Winning the prize for politically correct silliness has to be $26,000 awarded to a Christchurch woman so that she, and her daughter, could travel the world to record the journey of hip-hop music to New Zealand. After spending 70 days travelling between New York and Los Angeles, Hawaii, Fiji and Samoa, they later admitted: “Nothing major came out of the trip, apart from seeing it all happen”, and that the Hawaii and Fiji leg of the trip was: “basically to chill out” – they did not even bother to disclose the Paris stopover.

Asked about the veracity of her project, the woman stated “I asked them for the money, told them what I wanted to do, and if the people wanted to buy into that then that’s fine”.

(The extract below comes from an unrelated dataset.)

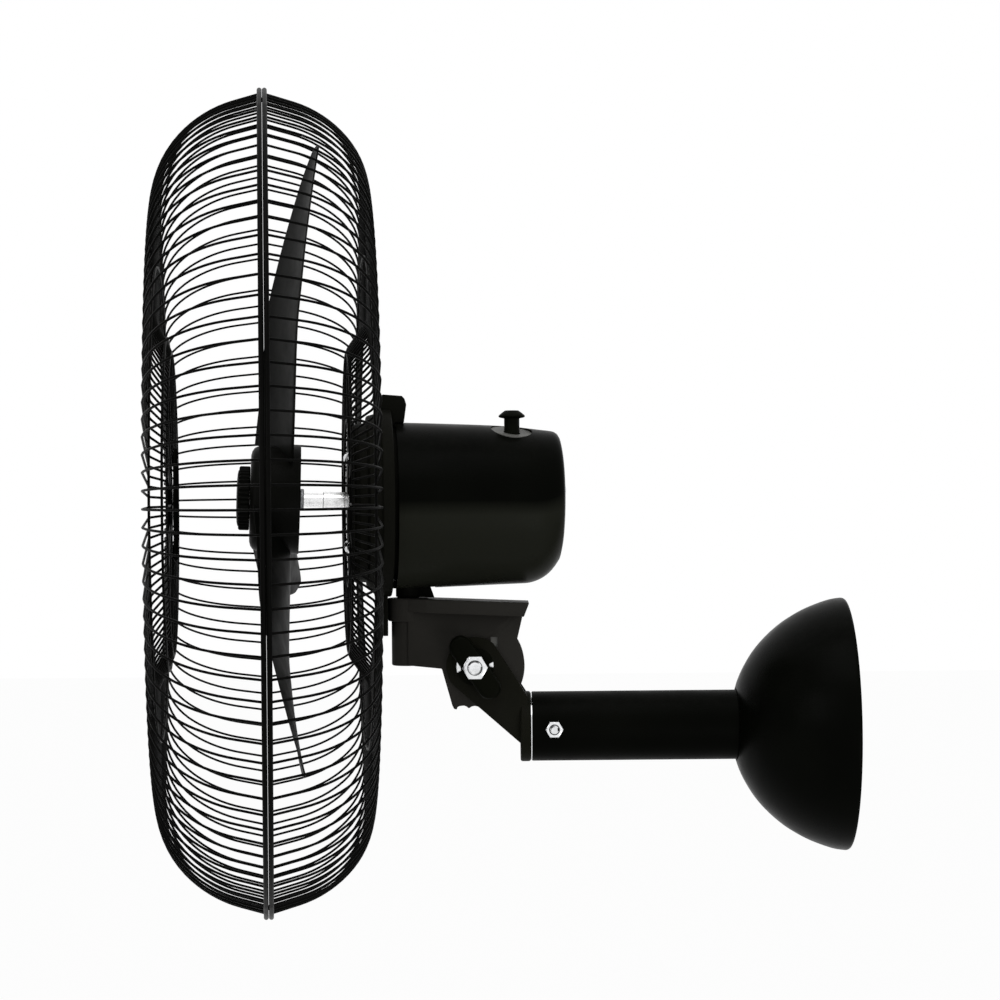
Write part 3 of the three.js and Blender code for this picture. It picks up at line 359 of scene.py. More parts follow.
finishOfSlot = {
    "black_enamel": "satinEnamel", "black_casting": "castingEnamel", "black_housing": "glossEnamel",
    "black_wire": "wireCoat", "black_blade": "bladeMoulding", "black_plastic": "gripMoulding",
    "zinc": "zincPlate", "bright_steel": "groundSteel", "core_steel": "laminatedSteel",
    "copper": "varnishedCopper", "bronze": "sinteredBronze", "nylon": "naturalNylon",
}
slotOfNode = {p["node"]: p["material_slot"] for p in frame["record"]["subparts"]}
print("finishes made:", len(finishes))


# shapes: each is (points, faces), in millimetres
def joined(*shapes):
    points, faces = [], []
    for shapePoints, shapeFaces in shapes:
        start = len(points)
        points += shapePoints
        faces += [tuple(i + start for i in face) for face in shapeFaces]
    return points, faces


def moved(shape, matrix):
    return [tuple(matrix @ Vector(p)) for p in shape[0]], shape[1]


def laidAlong(shape, axis, at):  # a shape made along X comes to lie along another axis, through at
    shift = {"x": (0, *at), "y": (at[0], 0, at[1]), "z": (*at, 0)}[axis]
    turn = {
        "x": Matrix.Identity(4),
        "y": Matrix(((0, -1, 0, 0), (1, 0, 0, 0), (0, 0, 1, 0), (0, 0, 0, 1))),
        "z": Matrix(((0, 0, -1, 0), (0, 1, 0, 0), (1, 0, 0, 0), (0, 0, 0, 1))),
    }[axis]
    return moved(shape, Matrix.Translation(shift) @ turn)


def rowFaces(rows, sides, closed=False):  # faces between rows of points, each row a closed loop
    faces = []
    for i in range(rows if closed else rows - 1):
        j = (i + 1) % rows
        for k in range(sides):
            m = (k + 1) % sides
            faces.append((i * sides + k, i * sides + m, j * sides + m, j * sides + k))
    return faces


def endFaces(rows, sides):
    return [tuple(range(sides)), tuple(range(rows * sides - 1, (rows - 1) * sides - 1, -1))]


def around(sides):
    return [2 * math.pi * k / sides for k in range(sides)]


def arc(centre, radius, start, end, steps):
    turns = [(start + (end - start) * i / steps) * degree for i in range(steps + 1)]
    return [(centre[0] + radius * math.cos(a), centre[1] + radius * math.sin(a)) for a in turns]


def rectangle(left, low, right, high):
    return [(left, low), (right, low), (right, high), (left, high)]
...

She also denied that her husband and brother-in-law – who were on the staff of funding agencies that awarded the grant – had any influence over the success of her application.

Hard on hip-hop’s heels in the silliness awards must surely be the $7,000 for another two women to travel overseas – this time to look at ways of encouraging gay and lesbian Maori and Pacific Islanders to participate in sport, art and cultural events. Then there are two more women who received $14,000 to visit Jamaica and attend the world netball championships in order to lobby for the inclusion of a Maori team in future tournaments.

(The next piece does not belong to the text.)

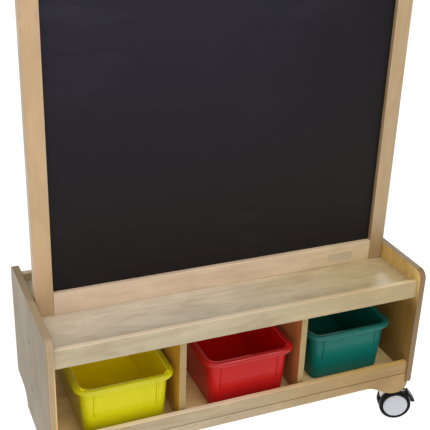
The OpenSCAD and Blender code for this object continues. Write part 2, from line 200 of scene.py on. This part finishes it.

The list goes on and on: $30,000 for a trip to attend a UK arts festival; $30,000 for a trip to the UK, Europe, the US and Australia to investigate social venture capital funds; $16,000 to research youth programmes in Scotland; $11,000 for executive leadership courses in Canada and Finland; $11,000 for a California health conference; and $5,500 to attend a London business school.

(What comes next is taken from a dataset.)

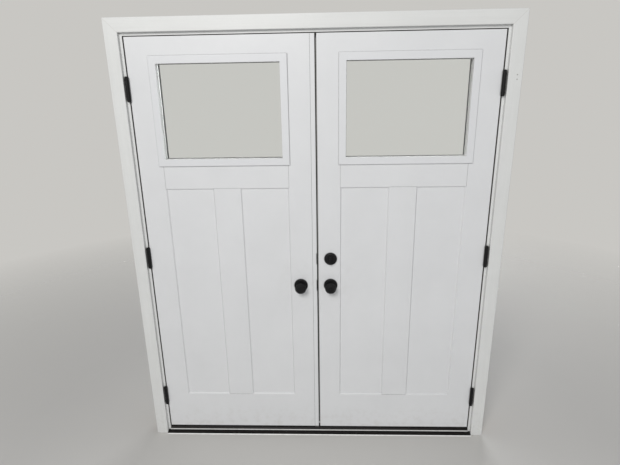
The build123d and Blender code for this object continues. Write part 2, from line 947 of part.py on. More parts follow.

A further $40,000 was granted to sort out the Ratana archives and create a bibliography of the spiritual makeup of Maori; $20,000 was given to a woman to research the ‘Earthsong’ project – despite liquidators blaming her for the collapse of New Zealand’s largest rammed-earth home-building company; and $10,000 to establish a network of Maori artists to work on cruise ships around New Zealand.

A number of these grants were also awarded for study purposes, raising concerns about the fundamental fairness of the government providing generous financial support to a special group of selected students on one hand, while – on the other – ordinary students struggle under the burden of student debt which has grown massively as a result of Labour’s scrapping of interest while students study. This mountain of student debt has seen the average student loan rise for $11,885 in 1999 when Labour took office, to $13,976 today, with total student debt snowballing from $2.8 billion in 1999 to a record $5.2 billion.

These grants include $20,000 for personal development, $10,000 for a media course in the US; $14,000 for a course in volunteering; $16,000 for executive management courses; $10,000 for a counselling diploma; $20,000 to learn web-page design; $13,000 for a diploma in management; and $26,000 to complete a certificate in fundraising.

Even more intriguing is that it appears that grants may have been given to Labour’s political friends. At least three recipients, who could well be Left-wing activists, have received more than $50,000 in taxpayers’ money. If this were true, then it would appear that Labour is using this fund to reward political cronies and mates.

Grant schemes like these fail to stand up to robust public scrutiny and are, not only a blatant abuse of taxpayers money but, strengthen the view that Labour – with its historical contempt of business through roots in the union movement and academia – could well be nothing more than a gravy-train government looking after its own.